UNC-Chapel Hill also offers dual degree programs with the UNC School of Law, School of Social Work, and Information and Library Science; the Departments of City and Regional Planning, Public Policy, and the Nonprofit Leadership Certificate Program.

Faculty
School of Government faculty members who teach in the MPA Program also are engaged in School of Government programs serving state agencies and local governments. These professors are joined on the MPA teaching faculty by other faculty members based outside the School of Government.

MPA@UNC: Online MPA Program
Carolina's MPA program is also offered in an online format MPA@UNC.

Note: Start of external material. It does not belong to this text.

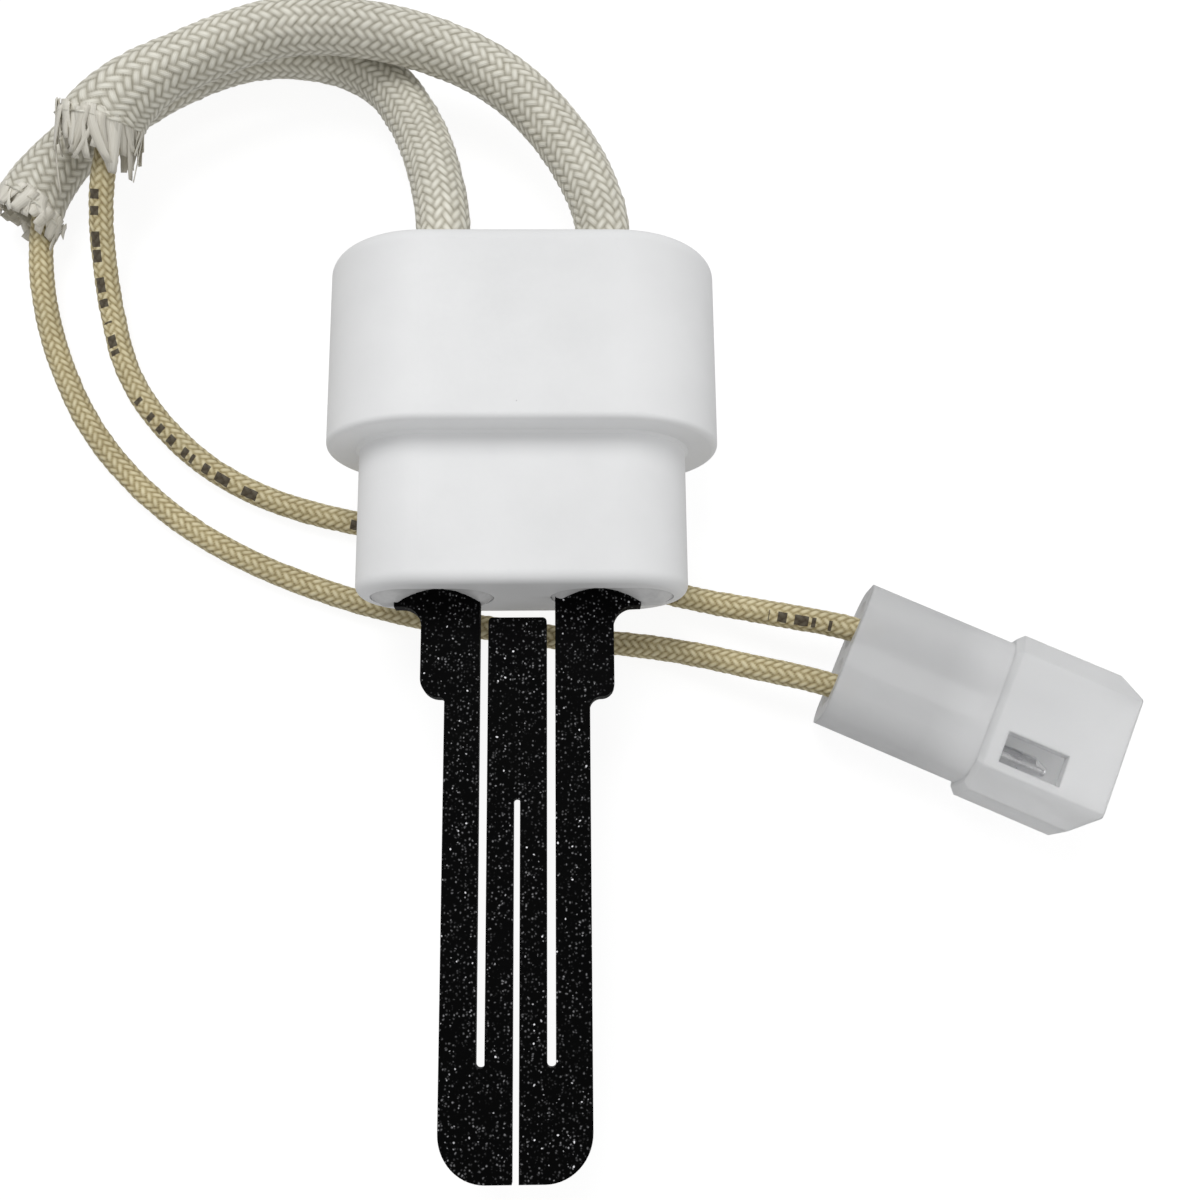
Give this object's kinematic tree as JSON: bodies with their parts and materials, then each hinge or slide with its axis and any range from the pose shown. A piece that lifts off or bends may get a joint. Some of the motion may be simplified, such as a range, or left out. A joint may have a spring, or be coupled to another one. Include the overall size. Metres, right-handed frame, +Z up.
{
  "type": "hot surface igniter",
  "caption": "Slotted silicon carbide element cemented in a stepped oval ceramic block, with braid sleeved leads that end in a translucent plug.",
  "frame": {"origin": "centre of the shoulder under the flange, where the block seats on its bracket", "axes": "-Y along the element, +Y out of the block with the leads, +X across the width of the block, +Z up from the flat back that it lies on"},
  "size_m": [0.1126, 0.1181, 0.0198],
  "materials": {
    "block_ceramic": "unglazed white",
    "silicon_carbide": "sintered, sparkling",
    "cement": "rough, set in place",
    "clip_steel": "plain",
    "plated_wire": "nickel plated strands",
    "lead_braid": "varnished glass braid",
    "sleeve_braid": "glass braid",
    "plug_nylon": "natural, translucent",
    "tinned_contact": "tin plated"
  },
  "bodies": {
    "root": {"ceramic_block": "block_ceramic", "heating_element": "silicon_carbide", "element_cement_left": "cement", "element_cement_right": "cement", "lead_cement_left": "cement", "lead_cement_right": "cement", "element_terminal_left": "clip_steel", "element_terminal_right": "clip_steel", "conductor_left": "plated_wire", "conductor_right": "plated_wire", "conductor_tip_left": "plated_wire", "conductor_tip_right": "plated_wire", "lead_left": "lead_braid", "lead_right": "lead_braid", "sleeve_left": "sleeve_braid", "sleeve_right": "sleeve_braid", "plug_housing": "plug_nylon", "contact_left": "tinned_contact", "contact_right": "tinned_contact"}
  },
  "joints": []
}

The MPA@UNC program is designed with working professionals in mind, offering the accessibility and flexibility of online education with the best of UNC's on-campus experience, including a virtual classroom setting, to effectively teach tomorrow's public service leaders.

The program employs the same rigorous curriculum and courses as the on-campus program, and students are held to the same academic standards. Students attend live, face-to-face online classes led by UNC School of Government faculty. The program also includes self-paced coursework and hands-on learning through a professional experience component, which is designed to empower students with the knowledge and relationships needed to progress in their career. Upon completion of the program, students will have developed and practiced the skills necessary to be a public leader with the core knowledge, perspectives, and relationships necessary to manage local, state, and federal agencies, as well as nonprofit organizations. The knowledge and skills gained from the program can be applied in any organization, city, state, or country.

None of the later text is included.